Das Problem der Navier-Stokes-Gleichungen steht völlig zu Recht auf der Liste der großen ungelösten Probleme der Mathematik. Aber große ungelöste Probleme bleiben meistens deswegen so lange ungelöst, weil es verdammt schwer ist, sie zu lösen! Es gab in der Vergangenheit immer wieder Leute die meinten sie hätten die Sache durchschaut und jedes Mal haben sich danach Fehler im mathematischen Beweis gefunden. Den letzten großen Fehlschlag in Sachen Navier-Stokes gab es im Jahr 2014. Da hatte der kasachische Mathematiker Muchtarbai Otelbajew eine Lösung der Gleichungen veröffentlicht. Seit mehr als 30 Jahren hat er laut eigener Aussagen daran gearbeitet und eine hundertseitige Abhandlung war das Resultat dieser Arbeit. Geholfen hat es ihm trotzdem nichts: Andere Mathematiker überprüften den Beweis und fanden ein paar kleine Fehler.
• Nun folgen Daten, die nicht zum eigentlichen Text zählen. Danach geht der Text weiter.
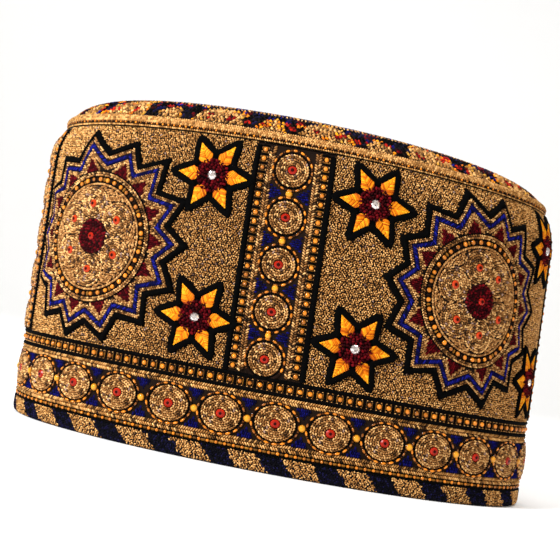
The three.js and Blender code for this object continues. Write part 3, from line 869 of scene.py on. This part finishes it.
# How proud the padding stands at a distance from the star's middle
RISE_AT, RISE = [0, 6.2, 6.9, 20.4, 21, 25.2, 26, 45], [1.65, 1.55, 1.25, 1.2, 0.95, 0.95, 0.75, 0.7]


def star_rise(radius):
    return np.interp(radius, RISE_AT, RISE)


def star_pad(tips):
    line = star_line(tips, 0)
    turns = np.degrees(np.arctan2(line[:, 1], line[:, 0])) % 360
    order = np.argsort(turns)
    closed_turns = np.append(turns[order], turns[order][0] + 360)
    closed_line = np.vstack([line[order], line[order][:1]])

    def shape(p):
        turn = closed_turns[0] + p[:, 0] * 360
        edge = np.stack([np.interp(turn, closed_turns, closed_line[:, i]) for i in (0, 1)], 1)
        radius = np.linalg.norm(edge, axis=1) * p[:, 1]
        rise = np.where(p[:, 1] > 0.999, 0.0, star_rise(radius))
        return np.column_stack([edge * p[:, 1:2], rise])

    return round_pad(112, 12, shape, 0.4, padding)


def turned(places, turn):
    return places @ np.array([[math.cos(turn), math.sin(turn)], [-math.sin(turn), math.cos(turn)]])


def knots(rings, off):
    """Chunky maroon knots in rings, each turned its own way."""
    parts = []
    for radius, count in rings:
        turn = np.arange(count) / count * 2 * math.pi + chances.uniform(0, 1)
        places = np.stack([radius * np.cos(turn), radius * np.sin(turn)], 1)
        places += chances.uniform(-0.2, 0.2, (count, 2))
        way = chances.uniform(0, math.pi, count)
        tone = varied(0.1, 0.9, count)
        parts.append(strewn(STITCH, places, way, (1.45, 1.0, 0.85), off, maroon_silk, tone))
    return parts


def star_edge(tips):
    """The black cord and the blue one inside it, with a gold braid along each."""
    blue_line = star_line(tips, BLUE_CUT)
    parts = [
        cord(star_line(tips, 0), True, 2.35, 1.3, black_wool, off=0.1, tone=0.4),
        cord(blue_line, True, 1.9, 0.5, blue_silk, off=0.7, tone=0.1),
    ]
    places, way = even_steps(blue_line, True, 0.8)
    tone = varied(0.0, 0.95, len(places))
    parts.append(strewn(STITCH, places, way + 0.75, (2.1, 0.8, 0.6), 0.95, blue_silk, tone))
    for cut, width in GOLD_CUTS:
        parts.append(braid(star_line(tips, cut), True, width, coil_gold, off=0.7, step=0.9))
    return parts


def star_corners(tips):
    """A corner of maroon stitches in each point, edged with gold."""
    parts = []
    for tip in tips:
        spots = scattered((CORNER_FOOT, -5.4), (CORNER_TIP + 1, 5.4), (0.85, 0.8), 0.15)
        half_width = (CORNER_TIP - spots[:, 0]) * CORNER_SPREAD
        spots = spots[np.abs(spots[:, 1]) < half_width + 1.1]
        is_edge = np.abs(spots[:, 1]) > (CORNER_TIP - 0.3 - spots[:, 0]) * CORNER_SPREAD
        thread, turn = np.where(is_edge, coil_gold, maroon_silk), math.radians(tip)
        tone = varied(0.2, 0.8, len(spots))
        parts.append(strewn(STITCH, turned(spots, turn), turn, (1.3, 0.8, 0.65), 0.75, thread, tone))
    return parts


def thin_ring(radius, width, height, off):
    return cord(oval(radius, radius, 90), True, width, height, black_wool, off=off)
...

Und in der Mathematik reichen eben leider auch schon kleine Fehler um das gesamte Gedankengebäude zu Fall zu bringen.
Das Problem der Navier-Stokes-Gleichungen bleibt vorerst ungelöst. Aber früher oder später wird sich auch hierfür eine Lösung finden. Entweder eine echte Lösung oder aber der Beweis, dass keine Lösung existiert. Beides ist aus mathematischer und naturwissenschaftlicher Sicht gleich wertvoll. So oder so – Hauptsache wir wissen Bescheid und woran wir sind!